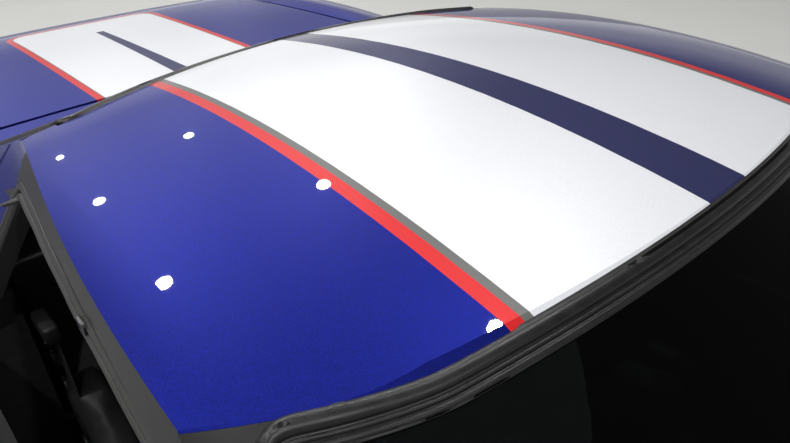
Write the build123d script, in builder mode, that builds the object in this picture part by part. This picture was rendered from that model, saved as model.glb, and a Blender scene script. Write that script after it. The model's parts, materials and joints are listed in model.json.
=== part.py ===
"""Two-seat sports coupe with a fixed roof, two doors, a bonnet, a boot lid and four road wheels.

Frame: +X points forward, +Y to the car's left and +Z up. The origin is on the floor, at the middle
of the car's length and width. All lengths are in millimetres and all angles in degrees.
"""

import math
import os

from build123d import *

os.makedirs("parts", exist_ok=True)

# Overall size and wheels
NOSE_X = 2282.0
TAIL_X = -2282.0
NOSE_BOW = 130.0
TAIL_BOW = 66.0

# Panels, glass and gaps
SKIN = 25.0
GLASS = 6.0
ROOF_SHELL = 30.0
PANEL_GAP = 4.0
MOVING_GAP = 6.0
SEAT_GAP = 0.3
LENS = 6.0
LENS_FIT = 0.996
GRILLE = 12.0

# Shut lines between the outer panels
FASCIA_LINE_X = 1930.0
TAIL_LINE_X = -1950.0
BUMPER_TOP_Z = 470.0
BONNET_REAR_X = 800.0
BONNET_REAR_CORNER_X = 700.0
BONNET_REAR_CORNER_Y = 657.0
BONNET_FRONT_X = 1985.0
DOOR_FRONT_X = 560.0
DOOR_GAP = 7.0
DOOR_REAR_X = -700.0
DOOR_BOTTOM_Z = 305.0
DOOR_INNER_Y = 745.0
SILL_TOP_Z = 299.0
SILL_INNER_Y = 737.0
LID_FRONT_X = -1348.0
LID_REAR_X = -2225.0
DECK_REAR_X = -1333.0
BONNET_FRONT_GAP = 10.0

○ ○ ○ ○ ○

Task directions: List the lines that contain the word "parts".

Full response:
Write the build123d script, in builder mode, that builds the object in this picture part by part. This picture was rendered from that model, saved as model.glb, and a Blender scene script. Write that script after it. The model's parts, materials and joints are listed in model.json.
os.makedirs("parts", exist_ok=True)